What makes you think that crypto is a separate asset class? More importantly, apart from enabling secure transmission of value, do you see any other similarities between BTC and ADA?

One is a pure currency (more like an inefficient, one trick pony with a huge market recognition), the other is a platform that could actually generate value [read my report in the lounge on how exactly that happens:) ].

These are two different assets. If you imagine a venn diagram between BTC and ADA, the overlapping part would be the currency use case for ADA, but it is much more than that.

Why should a tiny portion of Cardano’s function dictate 99% of its returns?

The value of BTC may be tied more closely to its forks (which add a flavor to it ) but I don’t agree that the myriad of alt-coins with differing protocols, consensus mechanisms, market structure and value propositions could be lumped together. From a fundamentals point of view that doesn’t make sense.
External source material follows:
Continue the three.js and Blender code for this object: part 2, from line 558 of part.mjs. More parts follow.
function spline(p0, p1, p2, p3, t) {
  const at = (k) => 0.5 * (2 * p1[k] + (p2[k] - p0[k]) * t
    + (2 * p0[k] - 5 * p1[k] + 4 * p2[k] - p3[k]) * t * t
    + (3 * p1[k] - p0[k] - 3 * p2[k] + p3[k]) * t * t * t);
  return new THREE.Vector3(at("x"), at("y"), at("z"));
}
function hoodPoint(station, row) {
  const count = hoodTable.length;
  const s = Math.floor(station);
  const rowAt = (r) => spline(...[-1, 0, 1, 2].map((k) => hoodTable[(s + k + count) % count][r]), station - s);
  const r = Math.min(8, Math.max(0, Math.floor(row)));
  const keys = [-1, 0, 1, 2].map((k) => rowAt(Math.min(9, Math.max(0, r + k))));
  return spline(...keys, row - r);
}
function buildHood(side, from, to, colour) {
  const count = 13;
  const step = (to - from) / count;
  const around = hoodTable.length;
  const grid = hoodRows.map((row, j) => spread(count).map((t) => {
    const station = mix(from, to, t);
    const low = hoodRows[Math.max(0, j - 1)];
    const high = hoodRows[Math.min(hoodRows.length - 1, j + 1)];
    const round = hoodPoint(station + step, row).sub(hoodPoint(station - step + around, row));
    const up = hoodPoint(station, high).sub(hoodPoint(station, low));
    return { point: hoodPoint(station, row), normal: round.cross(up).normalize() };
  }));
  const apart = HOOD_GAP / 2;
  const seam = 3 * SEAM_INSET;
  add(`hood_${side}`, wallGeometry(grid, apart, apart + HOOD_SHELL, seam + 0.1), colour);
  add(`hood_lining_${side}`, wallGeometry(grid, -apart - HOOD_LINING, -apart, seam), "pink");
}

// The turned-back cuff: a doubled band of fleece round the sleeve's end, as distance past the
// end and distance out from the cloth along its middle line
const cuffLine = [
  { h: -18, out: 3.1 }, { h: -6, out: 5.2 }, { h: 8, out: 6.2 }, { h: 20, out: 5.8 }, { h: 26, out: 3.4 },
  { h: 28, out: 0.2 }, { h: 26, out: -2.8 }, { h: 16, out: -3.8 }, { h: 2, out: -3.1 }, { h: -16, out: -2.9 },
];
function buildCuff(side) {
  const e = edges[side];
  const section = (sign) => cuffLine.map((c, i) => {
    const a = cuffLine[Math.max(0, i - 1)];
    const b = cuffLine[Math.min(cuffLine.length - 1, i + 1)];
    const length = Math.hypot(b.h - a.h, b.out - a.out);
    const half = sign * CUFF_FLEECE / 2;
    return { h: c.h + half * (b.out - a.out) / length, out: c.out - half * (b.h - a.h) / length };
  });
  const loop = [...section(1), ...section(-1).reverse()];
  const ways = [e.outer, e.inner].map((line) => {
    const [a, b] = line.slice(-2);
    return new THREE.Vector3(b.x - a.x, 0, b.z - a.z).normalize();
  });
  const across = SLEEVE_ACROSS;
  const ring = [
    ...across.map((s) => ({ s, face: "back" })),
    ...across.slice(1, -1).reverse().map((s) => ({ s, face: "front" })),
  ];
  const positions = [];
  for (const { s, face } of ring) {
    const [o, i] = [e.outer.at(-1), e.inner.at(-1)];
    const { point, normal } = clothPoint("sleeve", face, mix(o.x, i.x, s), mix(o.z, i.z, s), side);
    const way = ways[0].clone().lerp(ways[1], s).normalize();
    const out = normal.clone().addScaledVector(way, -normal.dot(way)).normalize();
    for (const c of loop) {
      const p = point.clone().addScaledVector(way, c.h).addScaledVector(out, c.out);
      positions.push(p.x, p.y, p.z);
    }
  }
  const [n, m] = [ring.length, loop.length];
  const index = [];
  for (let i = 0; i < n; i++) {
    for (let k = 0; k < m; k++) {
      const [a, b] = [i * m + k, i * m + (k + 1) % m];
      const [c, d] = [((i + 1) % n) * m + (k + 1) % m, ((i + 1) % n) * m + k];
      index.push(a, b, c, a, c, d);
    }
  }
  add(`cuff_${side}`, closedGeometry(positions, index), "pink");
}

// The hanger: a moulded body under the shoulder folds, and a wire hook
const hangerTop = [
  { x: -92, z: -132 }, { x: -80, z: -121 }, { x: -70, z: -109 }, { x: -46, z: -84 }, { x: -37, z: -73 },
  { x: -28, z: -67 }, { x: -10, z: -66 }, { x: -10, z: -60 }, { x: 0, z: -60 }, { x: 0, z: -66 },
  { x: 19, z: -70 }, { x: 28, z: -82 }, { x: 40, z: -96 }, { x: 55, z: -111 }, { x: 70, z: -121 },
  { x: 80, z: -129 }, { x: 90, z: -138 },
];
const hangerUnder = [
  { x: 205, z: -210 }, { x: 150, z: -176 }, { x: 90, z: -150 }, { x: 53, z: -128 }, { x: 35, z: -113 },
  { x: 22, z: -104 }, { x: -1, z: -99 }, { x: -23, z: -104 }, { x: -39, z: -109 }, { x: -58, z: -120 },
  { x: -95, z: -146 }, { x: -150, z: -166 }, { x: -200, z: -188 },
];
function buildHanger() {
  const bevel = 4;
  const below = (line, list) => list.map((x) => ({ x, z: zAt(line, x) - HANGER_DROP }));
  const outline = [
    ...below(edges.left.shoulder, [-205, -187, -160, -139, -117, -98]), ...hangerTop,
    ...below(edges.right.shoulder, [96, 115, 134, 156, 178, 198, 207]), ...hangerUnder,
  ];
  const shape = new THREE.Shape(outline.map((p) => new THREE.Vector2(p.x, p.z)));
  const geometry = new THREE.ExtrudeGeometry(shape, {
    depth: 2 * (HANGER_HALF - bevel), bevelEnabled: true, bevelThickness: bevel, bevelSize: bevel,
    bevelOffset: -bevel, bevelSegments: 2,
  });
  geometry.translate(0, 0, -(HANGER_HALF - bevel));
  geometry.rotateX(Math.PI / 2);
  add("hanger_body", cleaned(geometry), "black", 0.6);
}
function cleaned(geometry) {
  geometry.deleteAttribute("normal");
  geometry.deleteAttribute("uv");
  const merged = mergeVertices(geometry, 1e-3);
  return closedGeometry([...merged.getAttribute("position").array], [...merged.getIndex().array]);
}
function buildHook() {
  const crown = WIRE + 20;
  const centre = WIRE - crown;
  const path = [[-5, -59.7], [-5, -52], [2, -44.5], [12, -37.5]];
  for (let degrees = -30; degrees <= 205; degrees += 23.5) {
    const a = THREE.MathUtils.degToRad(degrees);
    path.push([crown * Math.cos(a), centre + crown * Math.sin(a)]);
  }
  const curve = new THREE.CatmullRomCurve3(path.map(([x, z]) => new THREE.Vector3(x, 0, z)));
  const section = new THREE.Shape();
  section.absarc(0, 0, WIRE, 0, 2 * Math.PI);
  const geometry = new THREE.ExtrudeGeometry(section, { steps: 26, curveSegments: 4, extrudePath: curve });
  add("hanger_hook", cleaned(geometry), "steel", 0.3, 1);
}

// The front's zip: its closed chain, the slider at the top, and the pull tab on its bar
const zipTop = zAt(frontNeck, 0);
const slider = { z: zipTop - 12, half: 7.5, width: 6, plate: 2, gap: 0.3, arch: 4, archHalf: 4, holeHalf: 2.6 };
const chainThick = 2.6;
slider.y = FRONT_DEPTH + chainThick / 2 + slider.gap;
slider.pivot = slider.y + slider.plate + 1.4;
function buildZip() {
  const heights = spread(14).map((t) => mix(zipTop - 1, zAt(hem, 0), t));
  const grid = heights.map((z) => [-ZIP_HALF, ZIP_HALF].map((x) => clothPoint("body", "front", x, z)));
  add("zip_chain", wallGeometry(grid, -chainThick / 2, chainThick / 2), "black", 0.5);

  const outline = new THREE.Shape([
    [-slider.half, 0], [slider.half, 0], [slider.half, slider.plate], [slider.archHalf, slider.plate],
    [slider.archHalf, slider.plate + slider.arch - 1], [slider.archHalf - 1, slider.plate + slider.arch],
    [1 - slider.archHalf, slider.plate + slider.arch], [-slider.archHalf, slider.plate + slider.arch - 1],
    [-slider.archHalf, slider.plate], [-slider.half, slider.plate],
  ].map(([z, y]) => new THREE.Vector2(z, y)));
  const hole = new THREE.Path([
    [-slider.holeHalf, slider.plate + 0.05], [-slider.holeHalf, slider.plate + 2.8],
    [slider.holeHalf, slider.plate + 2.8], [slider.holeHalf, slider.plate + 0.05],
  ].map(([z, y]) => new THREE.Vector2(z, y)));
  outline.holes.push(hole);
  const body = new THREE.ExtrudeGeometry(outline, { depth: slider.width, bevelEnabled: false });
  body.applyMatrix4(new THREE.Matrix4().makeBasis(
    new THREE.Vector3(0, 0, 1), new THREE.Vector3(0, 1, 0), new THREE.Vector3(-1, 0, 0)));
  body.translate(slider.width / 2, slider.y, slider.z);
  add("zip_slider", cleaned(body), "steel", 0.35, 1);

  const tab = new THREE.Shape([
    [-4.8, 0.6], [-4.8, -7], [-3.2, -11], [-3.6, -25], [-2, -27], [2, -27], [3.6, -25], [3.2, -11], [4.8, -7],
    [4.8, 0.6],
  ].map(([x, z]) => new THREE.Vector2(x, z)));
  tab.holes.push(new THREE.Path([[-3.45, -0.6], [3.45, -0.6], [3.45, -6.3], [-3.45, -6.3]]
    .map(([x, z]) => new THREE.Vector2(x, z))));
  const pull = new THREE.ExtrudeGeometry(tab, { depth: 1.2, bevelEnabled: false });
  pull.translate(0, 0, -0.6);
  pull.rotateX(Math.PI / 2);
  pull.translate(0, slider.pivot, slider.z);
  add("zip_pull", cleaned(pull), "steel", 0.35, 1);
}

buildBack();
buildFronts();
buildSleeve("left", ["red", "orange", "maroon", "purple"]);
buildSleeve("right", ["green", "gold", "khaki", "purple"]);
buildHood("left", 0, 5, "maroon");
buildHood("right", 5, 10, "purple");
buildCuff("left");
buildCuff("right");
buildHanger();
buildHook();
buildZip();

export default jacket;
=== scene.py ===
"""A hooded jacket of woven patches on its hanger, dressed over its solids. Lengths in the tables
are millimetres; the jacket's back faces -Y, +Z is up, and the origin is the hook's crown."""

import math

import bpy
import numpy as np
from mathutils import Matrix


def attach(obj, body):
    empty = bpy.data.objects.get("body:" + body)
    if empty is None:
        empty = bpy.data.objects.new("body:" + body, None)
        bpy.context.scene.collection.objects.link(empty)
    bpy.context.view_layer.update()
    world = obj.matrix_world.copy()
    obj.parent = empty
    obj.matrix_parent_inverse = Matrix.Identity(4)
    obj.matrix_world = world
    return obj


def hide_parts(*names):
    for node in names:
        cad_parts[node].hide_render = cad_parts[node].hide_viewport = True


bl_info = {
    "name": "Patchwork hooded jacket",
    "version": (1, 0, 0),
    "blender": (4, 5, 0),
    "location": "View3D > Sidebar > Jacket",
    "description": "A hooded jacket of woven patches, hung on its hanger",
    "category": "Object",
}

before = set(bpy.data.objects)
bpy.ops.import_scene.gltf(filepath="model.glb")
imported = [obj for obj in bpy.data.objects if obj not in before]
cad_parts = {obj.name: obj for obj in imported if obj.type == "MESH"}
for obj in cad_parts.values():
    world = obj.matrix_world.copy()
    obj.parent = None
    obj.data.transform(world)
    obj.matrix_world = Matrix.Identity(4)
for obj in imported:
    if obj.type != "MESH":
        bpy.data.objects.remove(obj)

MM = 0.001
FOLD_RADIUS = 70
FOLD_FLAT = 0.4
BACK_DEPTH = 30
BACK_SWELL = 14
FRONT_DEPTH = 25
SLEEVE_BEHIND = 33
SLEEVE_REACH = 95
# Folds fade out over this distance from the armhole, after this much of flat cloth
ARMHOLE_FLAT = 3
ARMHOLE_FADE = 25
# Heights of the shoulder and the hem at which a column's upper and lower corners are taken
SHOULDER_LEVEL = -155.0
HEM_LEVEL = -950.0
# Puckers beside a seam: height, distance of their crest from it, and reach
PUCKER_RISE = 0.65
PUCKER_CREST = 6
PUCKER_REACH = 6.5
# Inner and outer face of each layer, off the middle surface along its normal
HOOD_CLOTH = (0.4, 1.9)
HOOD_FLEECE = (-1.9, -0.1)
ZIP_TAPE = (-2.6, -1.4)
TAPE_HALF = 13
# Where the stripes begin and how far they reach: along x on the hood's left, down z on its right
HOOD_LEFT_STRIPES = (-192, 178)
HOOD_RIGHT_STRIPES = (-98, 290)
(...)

Stocks follow each other on a macro basis because of the Fed’s monetary policy. If there is a rate hike, it increases the discount rate on all the assets, which in turn, reduces the discounted future cash flows for each and every kind of asset. Fed’s policies mostly affect asset classes that have clear cash flows attached to them, most notably, bonds.

Their impact on alternatives/commodities (currencies, gold, oil, sugar, crops) is limited as there is no fundamental relationship between the fed and these assets. Ex: A factory wouldn’t base its purchasing plan of its commodities because the Fed raised interest rates 25bps, but may do so if the demand for its output changes.

This is why alternatives/commodities play a huge role in diversifying portfolio risks. Similarly, the fact that BTC is down (because of hash wars) has no fundamental bearing on Cardano as it has nothing to do with hash rates. If the market realized that you could sabotage a POW based crypto with just 30% of hash power, this information in no way changes the risk/return profile of Cardano which is POS based. ADA is not exposed to the same risks.

No worries at all. It’s always good to have a healthy debate. It helps me understand how others see the world and makes my thought process more nuanced.